8. Arthur Guinness II—the father of Guinness stout—altered the family beer recipe to include unmalted roasted barley instead of black malt. The unmalted barley wasn’t subject to extra taxes (more on those here), which made it affordable for the Guinness family—and also made the beer’s taste distinctive. By the end of the 19th century, Guinness was the largest brewery in Europe.
9. According to the Beer Institute, directly and indirectly, the beer industry employed nearly 2.23 million Americans in 2016, providing more than $103 billion in wages and benefits. The industry pays nearly $63 billion in business, personal and consumption taxes.
10. In 1991, President George H.W. Bush signed a bill that raised taxes on luxuries such as furs, yachts, private jets, jewelry and expensive cars (despite the “no new taxes” pledge). That same bill nearly doubled the tax on beer. Bush called for the repeal of the tax just two years later, and while most of the taxes included in the bill were eventually repealed, the tax on beer remained in place and is still there today.
11. The most expensive state to buy a beer may be Tennessee, where state excise taxes reach a whopping $1.29 per gallon, plus sales tax, making it the highest in the country. The cheapest state to buy a beer? Wyoming, where the excise tax is just $.02 per gallon. You can see where your state ranks here (downloads as a PDF).

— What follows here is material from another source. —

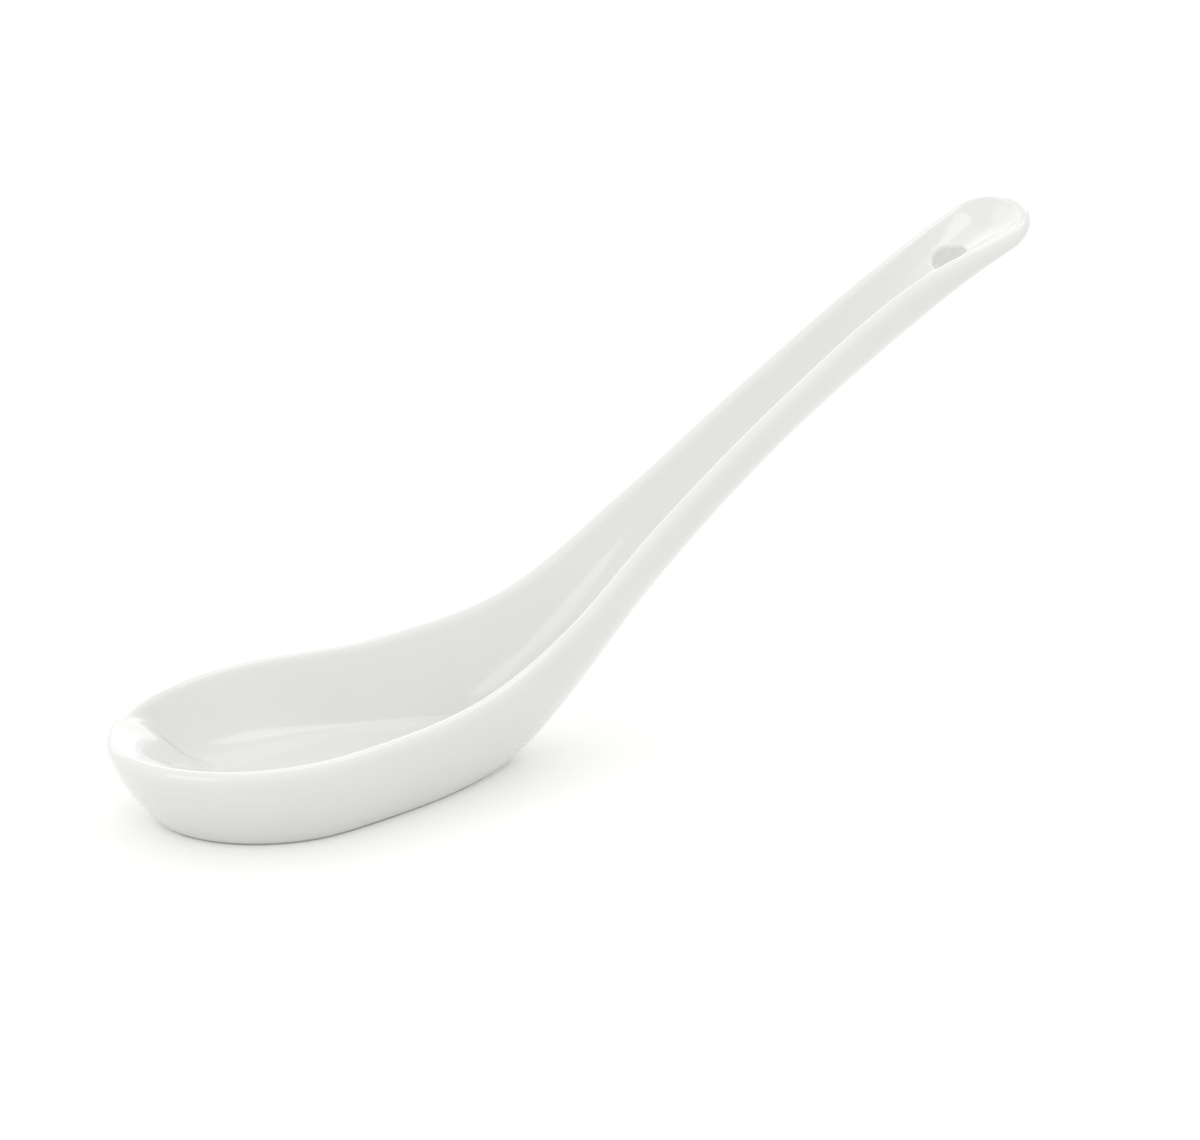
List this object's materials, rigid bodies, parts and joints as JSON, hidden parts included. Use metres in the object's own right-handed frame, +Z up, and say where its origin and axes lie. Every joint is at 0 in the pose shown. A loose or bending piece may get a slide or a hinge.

12. The oldest operating brewing company in the U.S. is D.G. Yuengling & Son, owned by billionaire Richard Yuengling, Jr. Yuengling (“Ying-ling” and not “Yoong-ling” or “Yang-ling”), based in Pottsville, Pennsylvania, is one of the country’s five largest beer companies, with an estimated $550 million in annual revenue in 2015. The company added a new location in Florida and won’t promise to remain in Pennsylvania, blaming the state’s tax climate in 2012: “Pennsylvania is a great location. But it’s not very business-friendly. You look for fair tax breaks, fair taxation. And the bottom line is more jobs. That’s what it’s all about.”
13. What’s the best state for craft beer? According to C+R Research, the craft beer capital is Vermont. It probably helps that Vermont has a relatively low excise tax on beer (it ranks in the middle, but more than $1/gallon less than the top). You can see how your state ranks here.
14. Sales of craft beer increased 8%, up to $26.0 billion, according to the Brewers Association, and now account for more than 23% of the beer market. California leads the way, boasting 2.2 breweries per 100,000 adults over the age of 21. You can see how your state ranks here.
15. In addition to sales of beer, “beer tourism” is a real thing. Sites like BrewTrail.com help consumers plan road trips and vacations around visits to breweries, which bring additional travel tax dollars. States and regions have gotten into the spirit, offering info on their own “ale trail” recommendations.
16. How does beer figure into the economy overall? According to a 2016 report (downloads as a PDF), the beer industry contributed more than $350 billion in economic output—equal to nearly 1.9% of the U.S. Gross Domestic Product (GDP).
17. Cenosillicaphobia is the fear of an empty beer glass. Okay, that’s not a tax fact, of course, just a fact. Don’t live in fear: go, get a beer.